All:
As the subject states, I'm running into an issue with Grep Perl Non-Greedy Scope RegEx Matching on an Empty String.
[Note: For the purposes of this example assume that the 'title' can be a complex, alpha-numeric, special-character, multi-word, space-separated, string.]
# echo "<span class=\"title\"></span><span class=\"price\">0.25</span><span class=\"title\">Banana</span><span class=\"price\">0.10</span><span class=\"title\">Grape</span><span class=\"price\">0.05</span>" | /opt/bin/grep -ioP "<span class=\"title\">(.+?)</span><span class=\"price\">(.+?)</span>" | sed "s/<span class=\"title\">//g; s/<span class=\"price\">/|/g; s/<\/span>//g;"
|0.25Banana|0.10
Grape|0.05
As you can see, the first 'title' match is empty, but the grep perl non-greedy scope regex (.+?)
still matches.
Shouldn't the first 'title' match be ignored? What am I missing?

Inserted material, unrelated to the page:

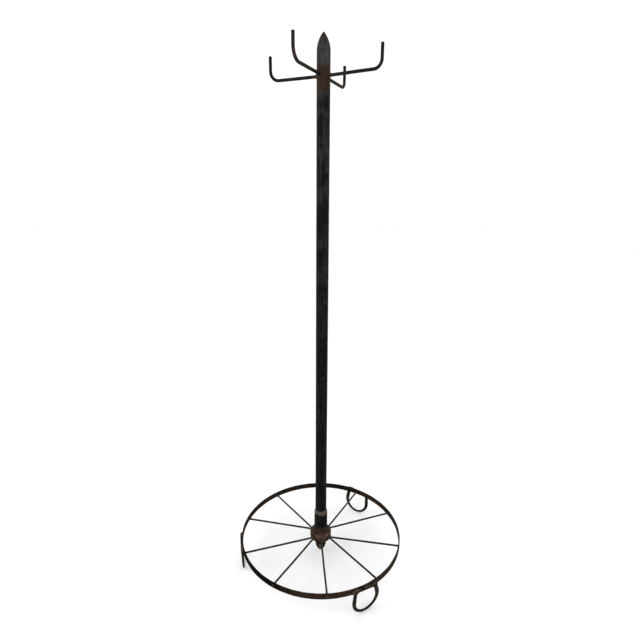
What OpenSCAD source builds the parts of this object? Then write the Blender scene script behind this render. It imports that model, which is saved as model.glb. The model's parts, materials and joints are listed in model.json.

Thank you for your assistance.
UPDATE:
Negating the lessthan-sign ([^<]+?)
is a good solution with the original, basic example. However, I'm finding that it runs into problems when more data is introduced.
I've attempted to expand the match to include additional trailing tags, but the regex appears to still be failing with that change as well.
# echo "<span class=\"title\"></span></div></div><span class=\"price\">0.25</span><span class=\"title\">Banana</span></div></a><span class=\"price\">0.10</span><span class=\"title\">Grape</span></div></a><span class=\"price\">0.05</span>" | grep -ioP "<span class=\"title\">(.+?)</span></div></a><span class=\"price\">(.+?)</span>" | sed "s/<span class=\"title\">//g; s/<span class=\"price\">/|/g; s/<\/span>//g; s/<\/div>//g; s/<\/a>//g;"
|0.25Banana|0.10
Grape|0.05
Shouldn't the regex match on the </span></div></a>
tags, but not on the </span></div></div>
tags?
Thanks, again, for your time and assistance.